Aim of the exercise: Starting at the line that contains "in imported if", copy every line down to the line that contains "# to a wall, and", inclusive, exactly as it stands. Omit all other lines.

--------

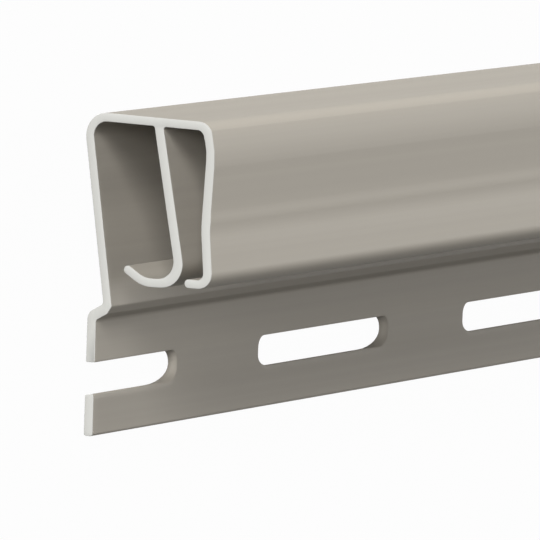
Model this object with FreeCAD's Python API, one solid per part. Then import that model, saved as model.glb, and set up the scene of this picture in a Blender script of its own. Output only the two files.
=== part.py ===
# Undersill trim: one length of extruded vinyl siding trim, cut square at both ends.
#
# It lies on its back, as it is stored, on the tip of its nailing flange and its top back corner.
# X runs along its length, Y up the section as the trim is nailed to a wall, and Z away from the
# wall, which is upwards as it lies. The origin is at the middle of the length and of the height,
# on the plane that the trim rests on.
#
# From the nailing flange the wall of the profile jogs forward, climbs as the back wall, turns over
# the top and comes down as the kinked front wall, which ends in a lip turned inwards. A leg hangs
# from the top wall inside and ends in a J-shaped hook. A row of nail slots is punched through the
# flange. Heights below are measured up from the flange's tip, and depths out from the rest plane.

import FreeCAD
import Part
import math
import os

# Stock length and overall section, in millimetres
LENGTH = 3048.0
SECTION_HEIGHT = 36.15

# Nailing flange, which toes off the rest plane by an angle in degrees
FLANGE_HEIGHT = 13.8
FLANGE_WALL = 1.1
FLANGE_TOE = 1.5
FLANGE_TIP_RADIUS = 0.3

# Jog from the flange out to the back wall
JOG_SLOPE = 28.0
JOG_WALL = 1.2
JOG_BACK_RADIUS = 1.2
JOG_CREASE_RADIUS = 0.5
JOG_HEEL_RADIUS = 0.6
JOG_NOSE_RADIUS = 0.45

# Back wall, leaning back to the rounded top corner
BACK_WALL = 1.0
BACK_LEAN = 7.3
BACK_CORNER_RADIUS = 2.6

# Top wall, drooping towards the front
TOP_WALL = 0.96
TOP_DROOP = 2.25

# Front wall, in two stretches that flare from a kink and a shoulder that leans back above them
FRONT_WALL = 1.08
FRONT_CORNER_RADIUS = 2.0
SHOULDER_DROP = 3.85
SHOULDER_LEAN = 9.0
SHOULDER_RADIUS = 3.0
KINK_HEIGHT = 24.3
KINK_DEPTH = 15.82
KINK_RADIUS = 5.0
UPPER_FLARE = 4.2
LOWER_FLARE = 3.0

# Lip under the front wall
LIP_WALL = 0.95
LIP_HEIGHT = 17.05
LIP_RISE = 2.0
LIP_REACH = 3.55
LIP_CORNER_RADIUS = 1.7

# Leg inside the box, whose foot is set back from the front face at the kink
LEG_WALL = 1.1
LEG_SETBACK = 2.92
LEG_LEAN = 9.8
LEG_ROOT_RADIUS = 0.3

# Hook at the leg's foot, whose curl leaves a mouth for a panel's edge at the back wall
HOOK_WALL = 0.96
HOOK_HEIGHT = 17.05
HOOK_WIDTH = 5.6
HOOK_BEND_RADIUS = 2.7
HOOK_INNER_BEND_RADIUS = 2.0
HOOK_CURL_ANGLE = 33.0
HOOK_CURL_RADIUS = 3.9
HOOK_CURL_LENGTH = 3.0

# Nail slots, punched at one pitch before the trim is cut to length through a slot
SLOT_PITCH = 50.8
SLOT_LENGTH = 31.75
SLOT_HEIGHT = 3.6
SLOT_CENTRE_HEIGHT = 6.4
CUT_SLOT_LEFT = 19.0


def line(up, out, angle):
    """A line through a point of the section. Its angle turns from up (0) towards out (90)."""
    turn = math.radians(angle)
    return (up, out, math.cos(turn), math.sin(turn))


def shifted(face, distance):
    """The line moved sideways, to the right of its own direction."""
    up, out, along_up, along_out = face
    return (up - along_out * distance, out + along_up * distance, along_up, along_out)


def meet(first, second):
    """The point where two lines of the section cross."""
    up_1, out_1, along_up_1, along_out_1 = first
    up_2, out_2, along_up_2, along_out_2 = second
    cross = along_up_1 * along_out_2 - along_out_1 * along_up_2
    reach = ((up_2 - up_1) * along_out_2 - (out_2 - out_1) * along_up_2) / cross
    return (up_1 + along_up_1 * reach, out_1 + along_out_1 * reach)


def onward(face, point, distance):
    """The point reached from another by going along a line's direction."""
    return (point[0] + face[2] * distance, point[1] + face[3] * distance)


def across(face, point):
    """The line through a point, square to another line."""
    return (point[0], point[1], -face[3], face[2])


def tangent(up, out, radius, angle):
    """The line that touches a circle and keeps its middle on the right."""
    middle = line(up, out, angle)
    return shifted(middle, -radius)


def profile_faces():
    """The two faces of every wall, the outer one first, as lines with the wall on their right."""
    flange = line(0.0, 0.0, FLANGE_TOE)
    jog_start = meet(flange, line(FLANGE_HEIGHT, 0.0, 90.0))
    jog = line(*jog_start, 90.0 - JOG_SLOPE)
    corner_height = SECTION_HEIGHT - BACK_CORNER_RADIUS
    back = tangent(corner_height, BACK_CORNER_RADIUS, BACK_CORNER_RADIUS, -BACK_LEAN)
    top = tangent(corner_height, BACK_CORNER_RADIUS, BACK_CORNER_RADIUS, 90.0 + TOP_DROOP)
    upper = line(KINK_HEIGHT, KINK_DEPTH, 180.0 + UPPER_FLARE)
    lower = line(KINK_HEIGHT, KINK_DEPTH, 180.0 - LOWER_FLARE)
    shoulder_start = meet(upper, line(SECTION_HEIGHT - SHOULDER_DROP, 0.0, 90.0))
    shoulder = line(*shoulder_start, 180.0 - SHOULDER_LEAN)
    lip = line(LIP_HEIGHT, KINK_DEPTH, 270.0 + LIP_RISE)
    leg = line(HOOK_HEIGHT, KINK_DEPTH - LEG_SETBACK, 180.0 - LEG_LEAN)
    hook = line(HOOK_HEIGHT, KINK_DEPTH, 270.0)
    curl = line(*onward(hook, meet(leg, hook), HOOK_WIDTH), 270.0 + HOOK_CURL_ANGLE)
    walls = {
        "flange": (flange, FLANGE_WALL),
        "jog": (jog, JOG_WALL),
        "back": (back, BACK_WALL),
        "top": (top, TOP_WALL),
        "shoulder": (shoulder, FRONT_WALL),
        "upper": (upper, FRONT_WALL),
        "lower": (lower, FRONT_WALL),
        "lip": (lip, LIP_WALL),
        "leg": (leg, LEG_WALL),
        "hook": (hook, HOOK_WALL),
        "curl": (curl, HOOK_WALL),
    }
    return {name: (outer, shifted(outer, wall)) for name, (outer, wall) in walls.items()}


def free_edge(faces, point, wall):
    """The two corners of a wall's free end, which meet in one full round."""
    end = across(faces[0], point)
    return [(*meet(face, end), wall / 2) for face in faces]


def section_corners():
    """Every corner of the section as (up, out, radius), clockwise with the trim upright."""
    faces = profile_faces()
    flange, jog, back, top = faces["flange"], faces["jog"], faces["back"], faces["top"]
    shoulder, upper, lower = faces["shoulder"], faces["upper"], faces["lower"]
    lip, leg, hook, curl = faces["lip"], faces["leg"], faces["hook"], faces["curl"]
    flange_end = line(0.0, 0.0, 90.0)
    lip_end = onward(lip[0], meet(lower[0], lip[0]), LIP_REACH)
    curl_end = onward(curl[0], meet(hook[0], curl[0]), HOOK_CURL_LENGTH)
    return [
        (*meet(flange[0], flange_end), FLANGE_TIP_RADIUS),
        (*meet(flange[0], jog[0]), JOG_BACK_RADIUS),
        (*meet(jog[0], back[0]), JOG_HEEL_RADIUS),
        (*meet(back[0], top[0]), BACK_CORNER_RADIUS),
        (*meet(top[0], shoulder[0]), FRONT_CORNER_RADIUS),
        (*meet(shoulder[0], upper[0]), SHOULDER_RADIUS),
        (*meet(upper[0], lower[0]), KINK_RADIUS),
        (*meet(lower[0], lip[0]), LIP_CORNER_RADIUS),
        *free_edge(lip, lip_end, LIP_WALL),
        (*meet(lip[1], lower[1]), LIP_CORNER_RADIUS - LIP_WALL),
        (*meet(lower[1], upper[1]), KINK_RADIUS + FRONT_WALL),
        (*meet(upper[1], shoulder[1]), SHOULDER_RADIUS - FRONT_WALL),
        (*meet(shoulder[1], top[1]), FRONT_CORNER_RADIUS - TOP_WALL),
        (*meet(top[1], leg[0]), LEG_ROOT_RADIUS),
        (*meet(leg[0], hook[0]), HOOK_BEND_RADIUS),
        (*meet(hook[0], curl[0]), HOOK_CURL_RADIUS),
        *free_edge(curl, curl_end, HOOK_WALL),
        (*meet(curl[1], hook[1]), HOOK_CURL_RADIUS - HOOK_WALL),
        (*meet(hook[1], leg[1]), HOOK_INNER_BEND_RADIUS),
        (*meet(leg[1], top[1]), LEG_ROOT_RADIUS),
        (*meet(top[1], back[1]), BACK_CORNER_RADIUS - BACK_WALL),
        (*meet(back[1], jog[1]), JOG_NOSE_RADIUS),
        (*meet(jog[1], flange[1]), JOG_CREASE_RADIUS),
        (*meet(flange[1], flange_end), FLANGE_TIP_RADIUS),
    ]


def rounded_face(points, radii):
    """A face inside straight runs, with an arc of its own radius at each point between them."""
    arcs = []
    for index, (corner, radius) in enumerate(zip(points, radii)):
        backward = (points[index - 1] - corner).normalize()
        forward = (points[(index + 1) % len(points)] - corner).normalize()
        half_turn = (math.pi - backward.getAngle(forward)) / 2
        reach = radius * math.tan(half_turn)
        inset = radius / math.cos(half_turn) - radius
        middle = corner + (backward + forward).normalize() * inset
        arcs.append((corner + backward * reach, middle, corner + forward * reach))
    edges = []
    for index, arc in enumerate(arcs):
        run_start, run_end = arcs[index - 1][-1], arc[0]
        if not run_start.isEqual(run_end, 1e-6):
            edges.append(Part.LineSegment(run_start, run_end).toShape())
        edges.append(Part.Arc(*arc).toShape())
    return Part.Face(Part.Wire(edges))


def extruded_profile():
    """The section drawn at the low end of X and extruded over the whole length."""
    corners = section_corners()
    points = [
        FreeCAD.Vector(-LENGTH / 2, up - SECTION_HEIGHT / 2, out) for up, out, radius in corners
    ]
    radii = [radius for up, out, radius in corners]
    return rounded_face(points, radii).extrude(FreeCAD.Vector(LENGTH, 0, 0))


def slot_punch(middle_x):
    """The round-ended punch of one nail slot, square to the rest plane."""
    radius = SLOT_HEIGHT / 2
    start = FreeCAD.Vector(middle_x, SLOT_CENTRE_HEIGHT - SECTION_HEIGHT / 2, -FLANGE_WALL)
    straight = FreeCAD.Vector((SLOT_LENGTH - SLOT_HEIGHT) / 2, 0, 0)
    side = FreeCAD.Vector(0, radius, 0)
    tip = FreeCAD.Vector(SLOT_LENGTH / 2, 0, 0)
    top_low, top_high = start - straight + side, start + straight + side
    bottom_low, bottom_high = start - straight - side, start + straight - side
    outline = Part.Wire([
        Part.LineSegment(top_low, top_high).toShape(),
        Part.Arc(top_high, start + tip, bottom_high).toShape(),
        Part.LineSegment(bottom_high, bottom_low).toShape(),
        Part.Arc(bottom_low, start - tip, top_low).toShape(),
    ])
    toe_depth = FLANGE_HEIGHT * math.tan(math.radians(FLANGE_TOE))
    return Part.Face(outline).extrude(FreeCAD.Vector(0, 0, toe_depth + 3 * FLANGE_WALL))


def slot_places():
    """The middles of the slots along X, from the slot that the cut at low X leaves part of."""
    low_end = -LENGTH / 2
    places = [low_end + CUT_SLOT_LEFT - SLOT_LENGTH / 2]
    while places[-1] + SLOT_PITCH - SLOT_LENGTH / 2 < low_end + LENGTH:
        places.append(places[-1] + SLOT_PITCH)
    return places


os.makedirs("parts", exist_ok=True)
punches = Part.makeCompound([slot_punch(place) for place in slot_places()])
undersill_trim = extruded_profile().cut(punches).Solids[0]
undersill_trim.exportStep("parts/undersill_trim.step")
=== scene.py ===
import math

import bmesh
import bpy
from mathutils import Matrix, Vector


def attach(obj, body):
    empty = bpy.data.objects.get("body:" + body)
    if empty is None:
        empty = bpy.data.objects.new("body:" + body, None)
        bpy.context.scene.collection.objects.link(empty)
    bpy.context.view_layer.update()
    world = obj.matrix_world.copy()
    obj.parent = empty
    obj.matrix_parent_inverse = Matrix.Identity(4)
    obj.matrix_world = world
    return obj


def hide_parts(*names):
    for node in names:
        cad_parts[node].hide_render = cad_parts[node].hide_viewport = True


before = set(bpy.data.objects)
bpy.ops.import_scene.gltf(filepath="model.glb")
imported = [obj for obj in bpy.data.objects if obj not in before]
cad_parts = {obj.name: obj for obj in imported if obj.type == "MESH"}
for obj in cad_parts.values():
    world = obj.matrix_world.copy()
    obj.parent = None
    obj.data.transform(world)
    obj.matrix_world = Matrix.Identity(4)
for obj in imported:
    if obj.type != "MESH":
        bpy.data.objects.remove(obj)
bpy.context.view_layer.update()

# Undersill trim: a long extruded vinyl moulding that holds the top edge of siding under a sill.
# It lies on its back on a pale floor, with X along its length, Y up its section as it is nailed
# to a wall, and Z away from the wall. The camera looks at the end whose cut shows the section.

# Camera
# A long lens close to one end, level with the middle of the section and well out in front of it,
# turned so that the trim stands upright in the picture as it does on a wall.
camera_place = Vector((-2.42887, 0.09149, 0.51715))
camera_aim = Vector((-1.495593, -0.001174, 0.007947))
camera_roll = math.radians(-0.573)
camera_look = (camera_aim - camera_place).normalized()
camera_side = camera_look.cross(Vector((0.0, 1.0, 0.0))).normalized()
camera_top = camera_side.cross(camera_look)
camera_turn = Matrix((camera_side, camera_top, -camera_look)).transposed().to_4x4()
camera_roll_turn = Matrix.Rotation(camera_roll, 4, camera_look)
camera_data = bpy.data.cameras.new("end_view")
camera_data.sensor_width = 36.0
camera_data.lens = 627.2
camera_data.clip_start = 0.01
camera_data.clip_end = 500.0
camera = bpy.data.objects.new("end_view", camera_data)
camera.matrix_world = Matrix.Translation(camera_place) @ camera_roll_turn @ camera_turn
bpy.context.scene.collection.objects.link(camera)
bpy.context.scene.camera = camera

# The trim
# One length of rigid vinyl pushed through a die, so that its section is the same all along: a
# nailing flange, a jog, the box of back, top and front walls, an inturned lip and a hooked leg.
MM = 0.001
TRIM_LENGTH = 3048.0 * MM
SECTION_HEIGHT = 36.15 * MM

FLANGE_HEIGHT = 13.8 * MM
FLANGE_WALL = 1.1 * MM
FLANGE_TOE = 1.5
FLANGE_TIP_RADIUS = 0.3 * MM

JOG_SLOPE = 28.0
JOG_WALL = 1.2 * MM
JOG_BACK_RADIUS = 1.2 * MM
JOG_CREASE_RADIUS = 0.5 * MM
JOG_HEEL_RADIUS = 0.6 * MM
# The nose is a small flat between the back wall's foot and the jog's front face.
JOG_NOSE_HEIGHT = 14.6 * MM
JOG_NOSE_LEAN = 34.0
JOG_NOSE_RADIUS = 0.4 * MM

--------

Answer for the task:
cad_parts = {obj.name: obj for obj in imported if obj.type == "MESH"}
for obj in cad_parts.values():
    world = obj.matrix_world.copy()
    obj.parent = None
    obj.data.transform(world)
    obj.matrix_world = Matrix.Identity(4)
for obj in imported:
    if obj.type != "MESH":
        bpy.data.objects.remove(obj)
bpy.context.view_layer.update()

# Undersill trim: a long extruded vinyl moulding that holds the top edge of siding under a sill.
# It lies on its back on a pale floor, with X along its length, Y up its section as it is nailed
# to a wall, and Z away from the wall. The camera looks at the end whose cut shows the section.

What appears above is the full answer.